*** Supplied data ***

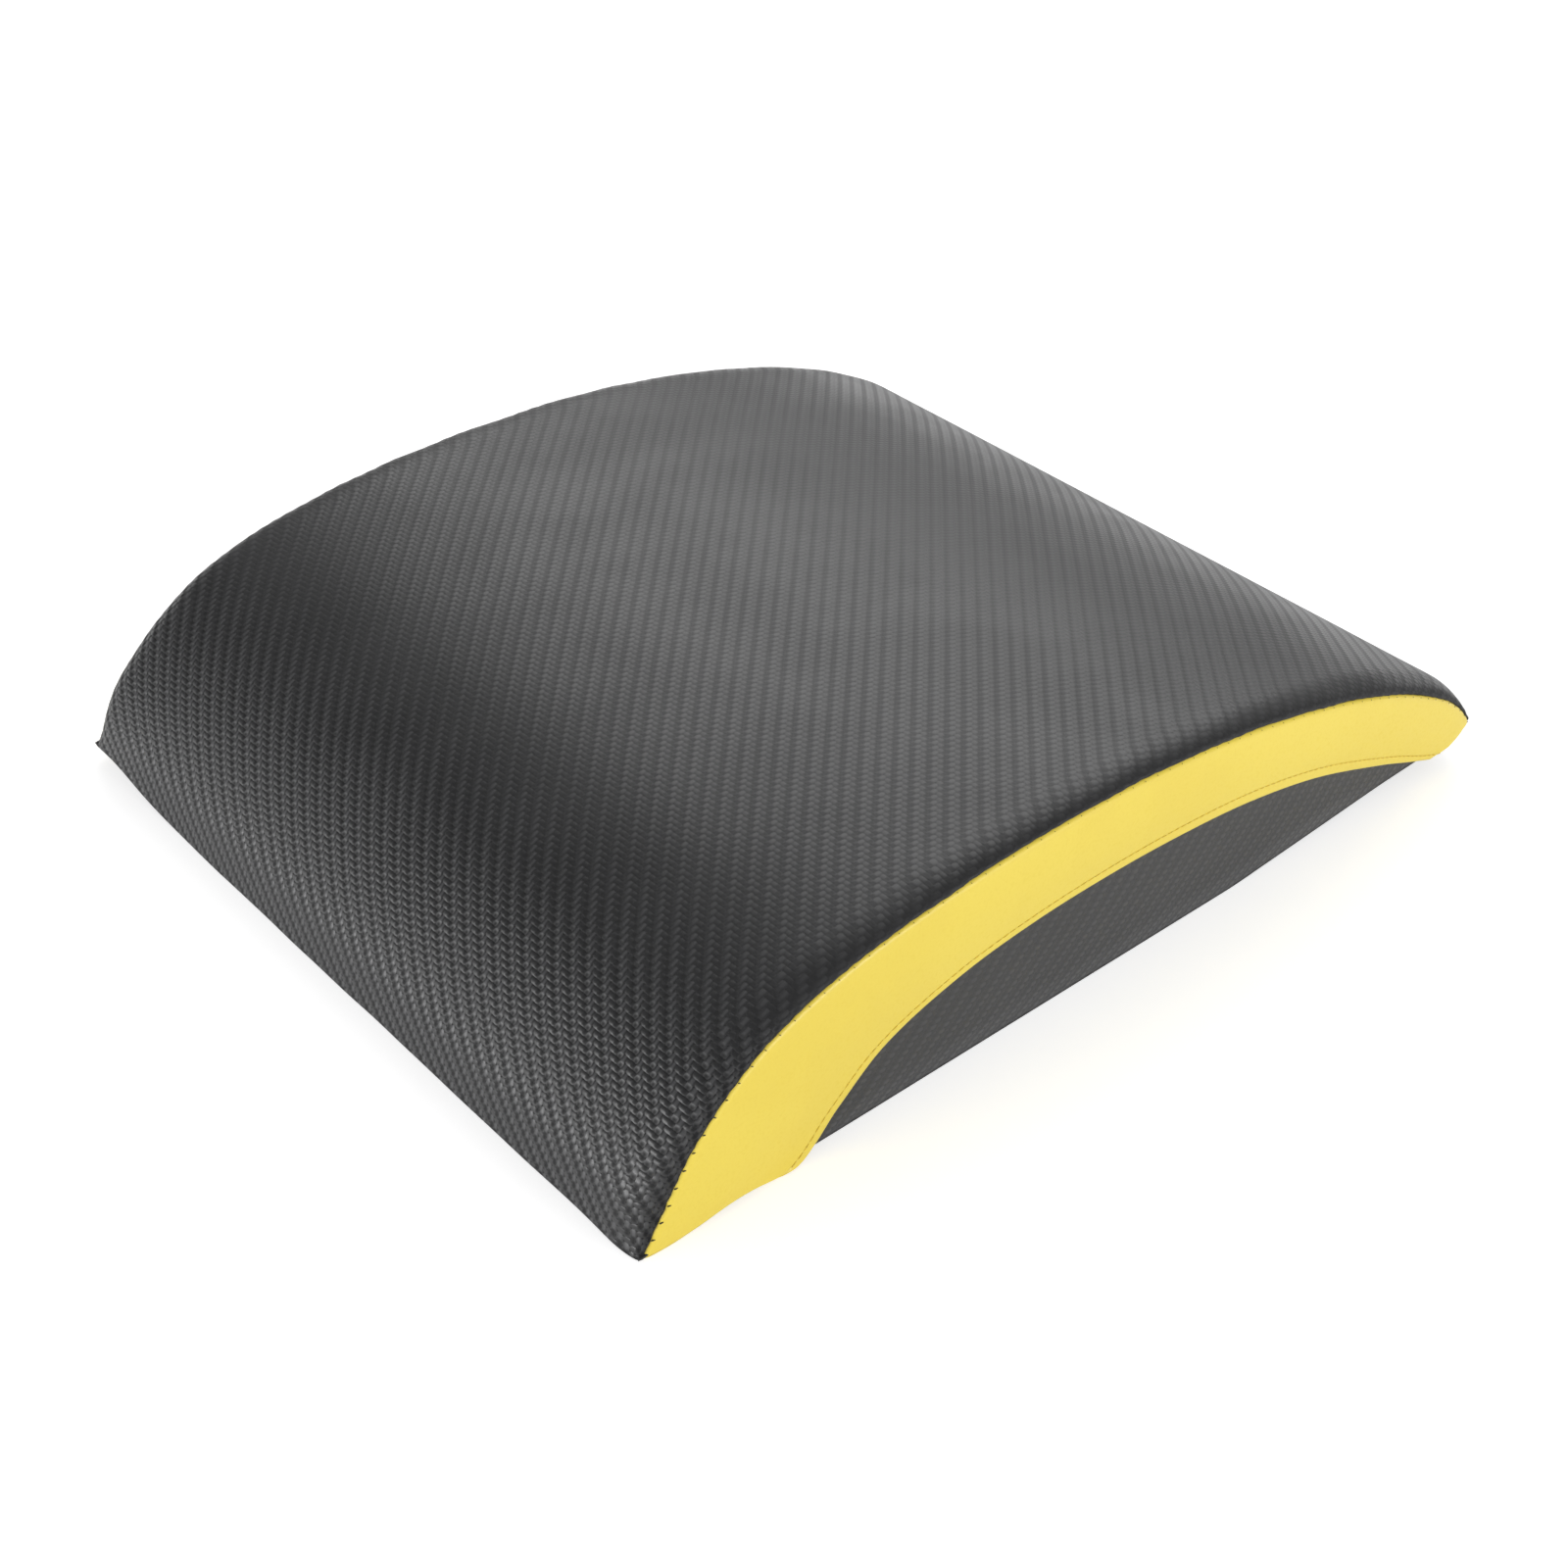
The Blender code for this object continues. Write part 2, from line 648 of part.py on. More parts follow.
def slider_side():
    """One side of the slider: a narrow tail, where the closed chain leaves, and a wide mouth."""
    shares = SLIDER_SIDE_SHARES
    return [(SLIDER_TAIL_HALF + SLIDER_FLARE * x, SLIDER_LENGTH * y) for x, y in shares]


def make_slider(metal):
    """Two plates held apart by the diamond, with side flanges and a bail for the pull tab."""
    side = slider_side()
    tail = (SLIDER_TAIL_HALF - SLIDER_CHAMFER, -SLIDER_LENGTH / 2)
    mouth = (SLIDER_HALF - SLIDER_CHAMFER, SLIDER_LENGTH / 2)
    outline = mirrored([tail, *side, mouth])
    plate_z = SLIDER_OUTER - SLIDER_PLATE / 2
    centre = (0, SLIDER_Y, TAPE_Z - plate_z)
    slider = sheet("zip_slider", [outline], SLIDER_PLATE, "XY", centre, metal)
    centre = (0, SLIDER_Y, TAPE_Z + plate_z)
    back = sheet("slider_back_plate", [outline], SLIDER_PLATE, "XY", centre, metal, CUTTERS)
    pieces = [make_diamond(metal), back, make_bail(metal)]
    jaw = TAPE / 2 + GAP
    height = SLIDER_GAP - jaw + SLIDER_PLATE / 2
    for level, level_name in ((-1, "front"), (1, "back")):
        for across, across_name in ((-1, "left"), (1, "right")):
            edge = [(across * x, y) for x, y in side]
            strip = edge + [(x - across * FLANGE_WIDTH, y) for x, y in reversed(edge)]
            centre = (0, SLIDER_Y, TAPE_Z + level * (jaw + height / 2))
            name = f"slider_flange_{level_name}_{across_name}"
            pieces.append(sheet(name, [strip], height, "XY", centre, metal, CUTTERS))
    return combine(slider, pieces, "UNION")


def make_diamond(metal):
    """The wedge in the slider's mouth, which holds the plates apart and parts the two rows."""
    wedge = [(x * DIAMOND_WIDTH, y * DIAMOND_LENGTH) for x, y in DIAMOND_SHARES]
    height = 2 * SLIDER_GAP + SLIDER_PLATE
    centre = (0, CHAIN_TOP + 2 * GAP, TAPE_Z)
    return sheet("slider_diamond", [wedge], height, "XY", centre, metal, CUTTERS)


def make_bail(metal):
    """The bridge under the slider that the pull tab's bar turns in."""
    inner = BAIL_INNER_LENGTH / 2
    outer = inner + BAIL_WIRE
    root = BAIL_DEPTH + SLIDER_PLATE / 2
    foot = -BAIL_DEPTH - BAIL_WIRE
    chamfer = BAIL_WIRE / 2
    half = [(inner, root), (outer, root), (outer, foot + chamfer), (outer - chamfer, foot)]
    outline = mirrored(half) + [(-inner, -BAIL_DEPTH), (inner, -BAIL_DEPTH)]
    centre = (0, SLIDER_Y, PIVOT_Z)
    return sheet("slider_bail", [outline], BAIL_WIDTH, "YZ", centre, metal, CUTTERS)


def make_pull_tab(metal):
    """A tapered blade with a window round the bail's leg, a grip hole and a round bar to turn on."""
    leg_reach = hypot(BAIL_INNER_LENGTH / 2 + BAIL_WIRE, BAIL_DEPTH + BAIL_WIRE)
    window_end = leg_reach + GAP
    window_half = BAIL_WIDTH / 2 + EYE_CLEARANCE
    eye_half = window_half + TAB_RAIL
    blade = [(eye_half, 0), (eye_half, -window_end), *rounded_end(TAB_WIDTH / 2, -TAB_LENGTH)]
    blade += [(-eye_half, -window_end), (-eye_half, 0)]
    window = mirrored([(window_half, -PIVOT_RADIUS / 2), (window_half, -window_end)])
    hole_end = -TAB_LENGTH + (TAB_WIDTH - TAB_HOLE_WIDTH) / 2
    near = rounded_end(TAB_HOLE_WIDTH / 2, hole_end)
    far = [(-x, 2 * hole_end + TAB_HOLE_LENGTH - y) for x, y in near]
    centre = (0, SLIDER_Y, PIVOT_Z)
    tab = sheet("zip_pull_tab", [blade, window, near + far], TAB_THICKNESS, "XY", centre, metal)
    mesh = bmesh.new()
    bmesh.ops.create_cone(
        mesh,
        cap_ends=True,
        segments=PIVOT_SIDES,
        radius1=PIVOT_RADIUS,
        radius2=PIVOT_RADIUS,
        depth=2 * eye_half,
    )
    bar = add_mesh("pull_tab_bar", mesh, metal, CUTTERS)
    bar.rotation_euler = (0, pi / 2, 0)
    bar.location = centre
    return combine(tab, [bar], "UNION")


def axis_empty(name, location):
    """An empty on a joint's axis, for a moving piece to hang on."""
    axis = bpy.data.objects.new(name, None)
    axis.empty_display_size = SLIDER_LENGTH
    axis.location = location
    bpy.data.collections[COLLECTION].objects.link(axis)
    return axis


def hang_zip_pull(slider, tab):
    """The slider runs along the chain, and the tab turns on the slider."""
    slider_axis = axis_empty("slider_axis", (0, SLIDER_Y, TAPE_Z))
    tab_axis = axis_empty("pull_tab_axis", (0, SLIDER_Y, PIVOT_Z))
    bpy.context.view_layer.update()
    attach(slider, slider_axis)
    attach(tab, tab_axis)
    attach(tab_axis, slider_axis)


def main():
    for thing in list(bpy.data.objects):
        bpy.data.objects.remove(thing)
    collection(COLLECTION)
    collection(CUTTERS)
    carbon = material("carbon_vinyl", (0.055, 0.055, 0.057), 0.5)
    yellow = material("yellow_vinyl", (0.86, 0.68, 0.13), 0.42)
    black = material("base_vinyl", (0.03, 0.03, 0.032), 0.6)
    foam = material("foam", (0.16, 0.16, 0.17), 0.95)
    tape = material("zip_tape", (0.02, 0.02, 0.02), 0.85)
    plastic = material("zip_plastic", (0.03, 0.03, 0.03), 0.4)
    metal = material("zip_metal", (0.05, 0.05, 0.055), 0.35, 1.0)
    make_foam_core(foam)
    make_top_panel(carbon)
    for name, direction in (("right", -1), ("left", 1)):
        make_side(name, direction, carbon, yellow)
        make_end_tab(name, direction, tape)
    for name, direction in (("front", -1), ("rear", 1)):
        make_base_panel(name, direction, black)
        make_zip_side(name, direction, tape, plastic)
    make_bottom_stop(metal)
    hang_zip_pull(make_slider(metal), make_pull_tab(metal))


main()
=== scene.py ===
"""Ab mat: its sewn vinyl cover, yellow bands, foam pad, zip and studio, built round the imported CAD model.

The steep front is at -X, the thin nose at +X, the width runs along Y and the floor is z = 0. Each piece
of the cover follows the same side view as the CAD: an arch from the toe over the crest to the seam under
the nose, a sole below it, and the hem of the yellow band. Lengths are metres.
"""

import json
from itertools import pairwise
from math import atan2, cos, pi, radians, sin

import bmesh
import bpy
import numpy as np
from mathutils import Matrix, Vector, kdtree, noise
from mathutils.geometry import interpolate_bezier


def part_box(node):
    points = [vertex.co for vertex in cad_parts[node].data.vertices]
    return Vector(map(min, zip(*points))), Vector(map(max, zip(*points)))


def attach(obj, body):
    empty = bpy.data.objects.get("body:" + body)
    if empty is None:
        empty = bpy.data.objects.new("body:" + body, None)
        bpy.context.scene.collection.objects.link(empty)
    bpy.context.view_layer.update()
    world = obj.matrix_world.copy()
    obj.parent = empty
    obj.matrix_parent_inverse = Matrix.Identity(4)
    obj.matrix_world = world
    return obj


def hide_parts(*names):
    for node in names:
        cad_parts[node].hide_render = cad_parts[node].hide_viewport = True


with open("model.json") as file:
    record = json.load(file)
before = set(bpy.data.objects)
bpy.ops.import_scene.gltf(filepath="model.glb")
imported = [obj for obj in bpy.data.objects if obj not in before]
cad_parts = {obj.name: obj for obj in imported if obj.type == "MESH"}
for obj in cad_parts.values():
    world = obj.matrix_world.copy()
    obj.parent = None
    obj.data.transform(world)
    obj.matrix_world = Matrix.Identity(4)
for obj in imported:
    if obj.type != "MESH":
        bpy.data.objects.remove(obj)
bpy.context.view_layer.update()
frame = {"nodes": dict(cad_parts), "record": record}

bl_info = {
    "name": "Ab mat",
    "version": (1, 0, 0),
    "blender": (4, 5, 0),
    "location": "3D View > Sidebar > Ab mat",
    "description": "Arched exercise mat with a sewn vinyl cover and a zip, round its CAD model",
    "category": "Add Mesh",
}

MM = 0.001
SIDES = (("right", -1), ("left", 1))

# Whole pad, as the CAD has it
TOP_LOW, TOP_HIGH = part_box("top_panel")
LENGTH = TOP_HIGH.x - TOP_LOW.x
SEAM_WIDTH = TOP_HIGH.y - TOP_LOW.y
HEIGHT = TOP_HIGH.z
HALF_LENGTH = LENGTH / 2
HALF_SEAM = SEAM_WIDTH / 2
COVER = 1.2 * MM
GAP = 0.3 * MM
SKIN_LIFT = 0.4 * MM
SHEET = COVER + GAP
FOLD = 2 * COVER
ROLL_WIDTH = 11 * MM
ROLL_DROP = 8 * MM
INWARD_REACH = 8 * MM
FLAT_HALF = HALF_SEAM - ROLL_WIDTH
BAND_CROWN = 2.1 * MM
BAND_SEAM_STEP = 0.3 * MM
BAND_SEAT = HALF_SEAM - GAP - BAND_SEAM_STEP - COVER
PANEL_OUTER = BAND_SEAT - GAP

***

→ Exercise requirements:
From the opening line of the data above, please print each line as written up to and including the line that contains "return [(SLIDER_TAIL_HALF +", and nothing more.

→ Finished answer:
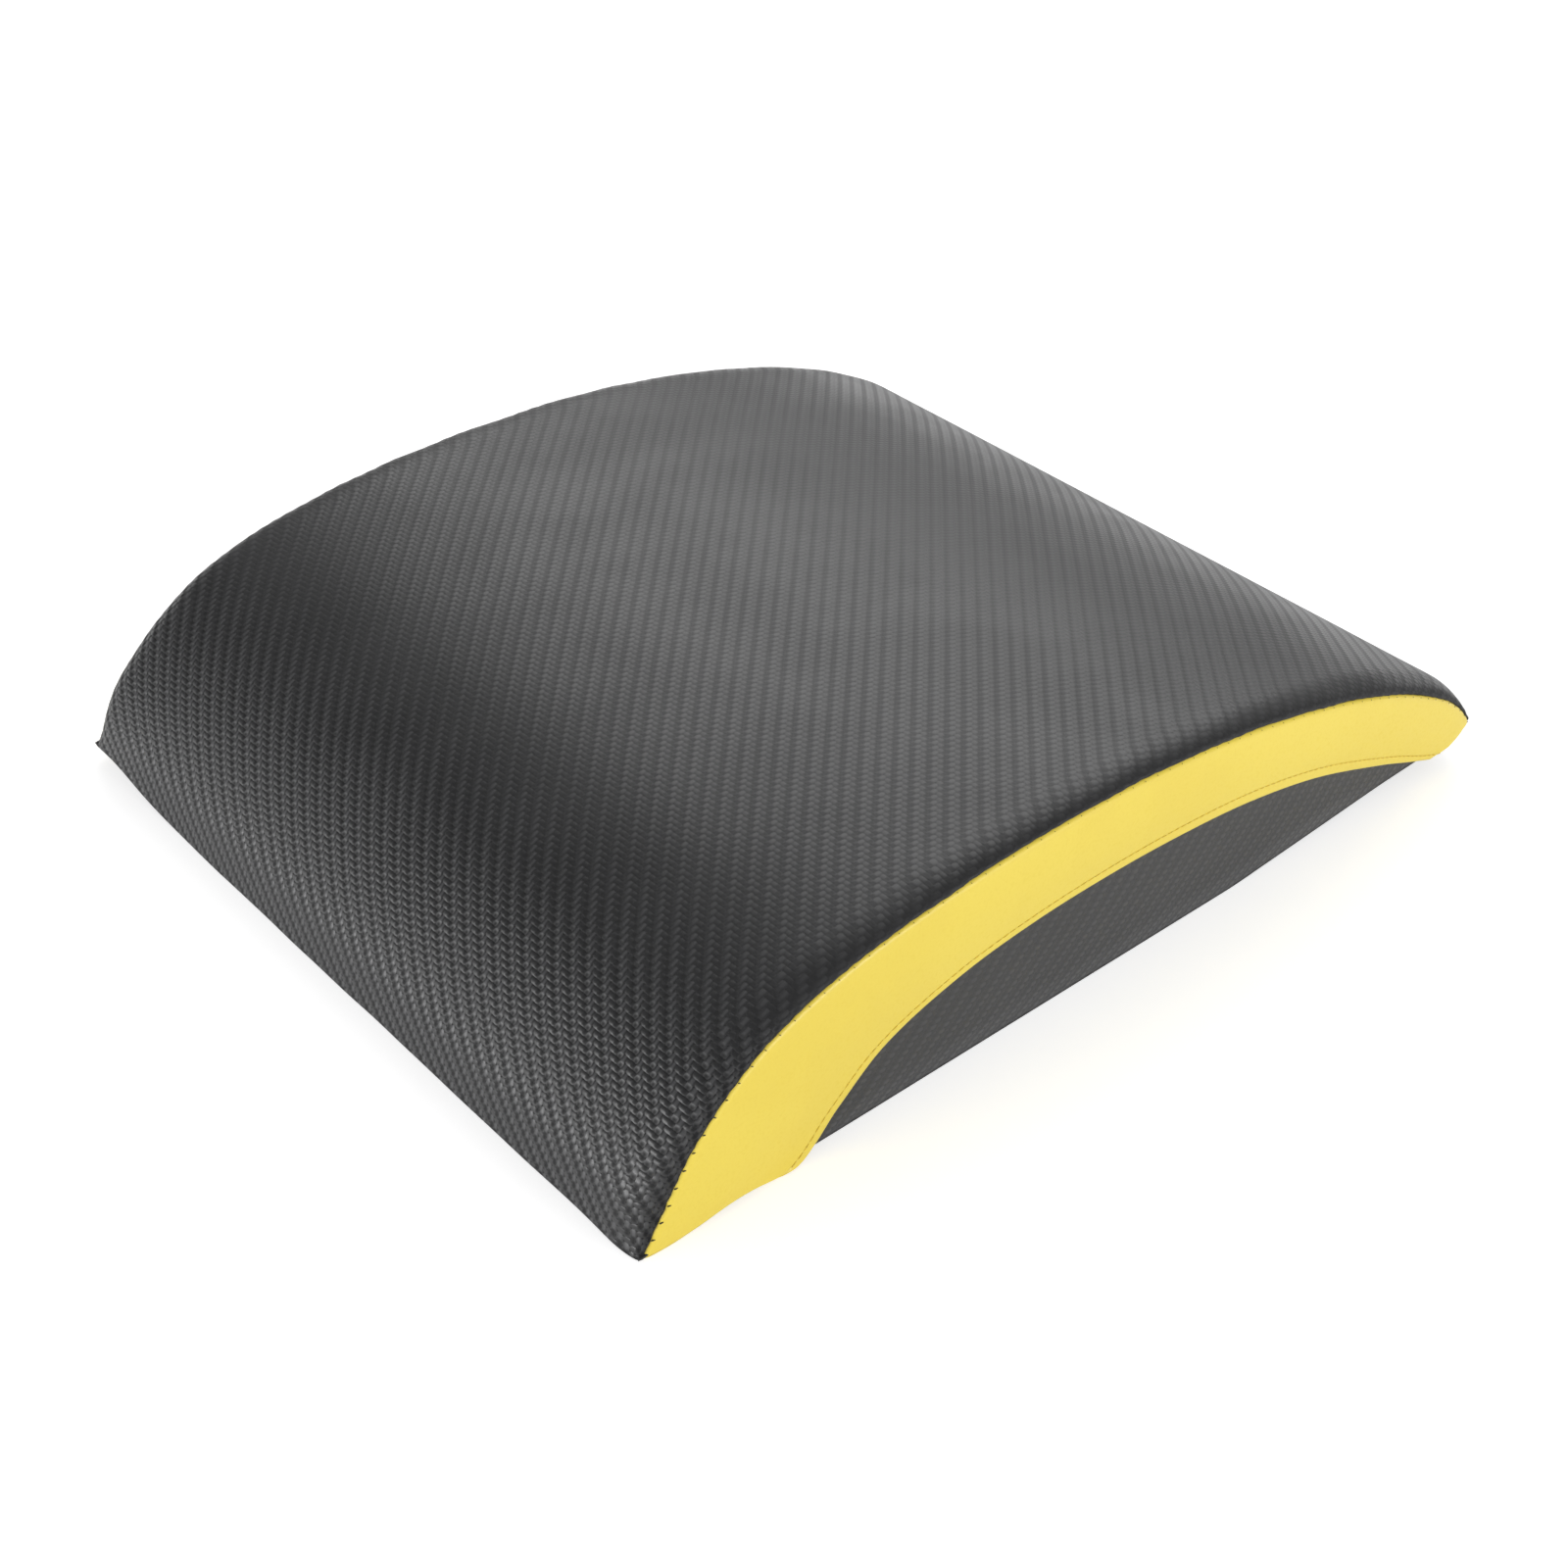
The Blender code for this object continues. Write part 2, from line 648 of part.py on. More parts follow.
def slider_side():
    """One side of the slider: a narrow tail, where the closed chain leaves, and a wide mouth."""
    shares = SLIDER_SIDE_SHARES
    return [(SLIDER_TAIL_HALF + SLIDER_FLARE * x, SLIDER_LENGTH * y) for x, y in shares]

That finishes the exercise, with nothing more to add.